What follows is a listing; restate every line of it word for word.

---------- Stored data ----------

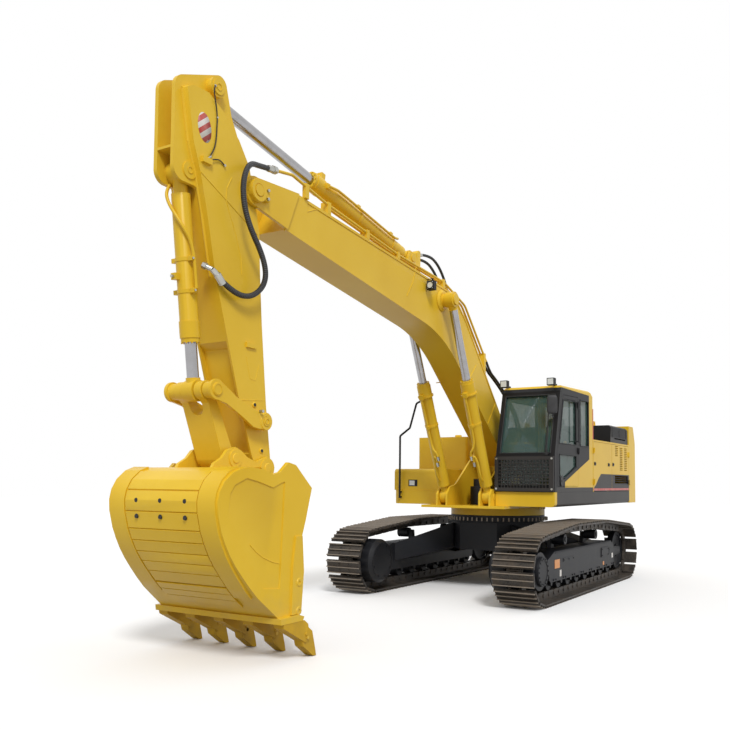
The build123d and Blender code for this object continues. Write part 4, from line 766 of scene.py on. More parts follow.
def track_line():
    """The chain's pin line: round the idler, over the carrier rollers and round the sprocket."""
    line = [(SPROCKET[0], SPROCKET[1] - PITCH_RADIUS)]
    for centre, first in ((IDLER, -90), (SPROCKET, 90)):
        for index in range(61):
            angle = math.radians(first + 180 * index / 60)
            line.append((centre[0] + PITCH_RADIUS * math.cos(angle), centre[1] + PITCH_RADIUS * math.sin(angle)))
        if first == -90:
            line += [(0.76, 1.0), (-0.80, 1.0)]
    return [Vector(place) for place in line]


def chain_pins():
    """Pin places at even distances along the line."""
    line = track_line()
    steps = list(zip(line, line[1:]))
    total = sum((b - a).length for a, b in steps)
    found = []
    for index in range(SHOE_COUNT):
        rest = total * index / SHOE_COUNT
        for a, b in steps:
            length = (b - a).length
            if length and rest <= length:
                found.append(a.lerp(b, rest / length))
                break
            rest -= length
    return found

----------

**Answer:**
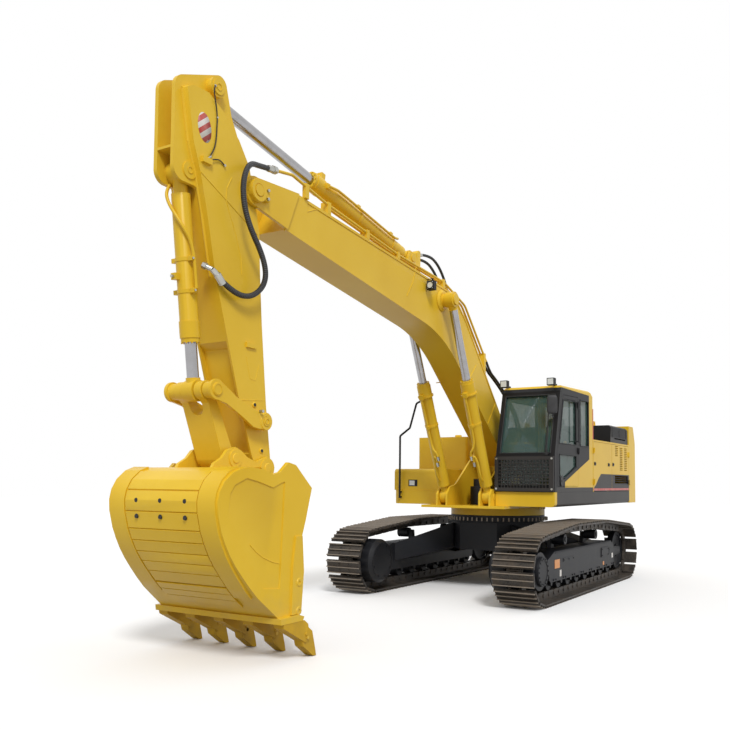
The build123d and Blender code for this object continues. Write part 4, from line 766 of scene.py on. More parts follow.
def track_line():
    """The chain's pin line: round the idler, over the carrier rollers and round the sprocket."""
    line = [(SPROCKET[0], SPROCKET[1] - PITCH_RADIUS)]
    for centre, first in ((IDLER, -90), (SPROCKET, 90)):
        for index in range(61):
            angle = math.radians(first + 180 * index / 60)
            line.append((centre[0] + PITCH_RADIUS * math.cos(angle), centre[1] + PITCH_RADIUS * math.sin(angle)))
        if first == -90:
            line += [(0.76, 1.0), (-0.80, 1.0)]
    return [Vector(place) for place in line]


def chain_pins():
    """Pin places at even distances along the line."""
    line = track_line()
    steps = list(zip(line, line[1:]))
    total = sum((b - a).length for a, b in steps)
    found = []
    for index in range(SHOE_COUNT):
        rest = total * index / SHOE_COUNT
        for a, b in steps:
            length = (b - a).length
            if length and rest <= length:
                found.append(a.lerp(b, rest / length))
                break
            rest -= length
    return found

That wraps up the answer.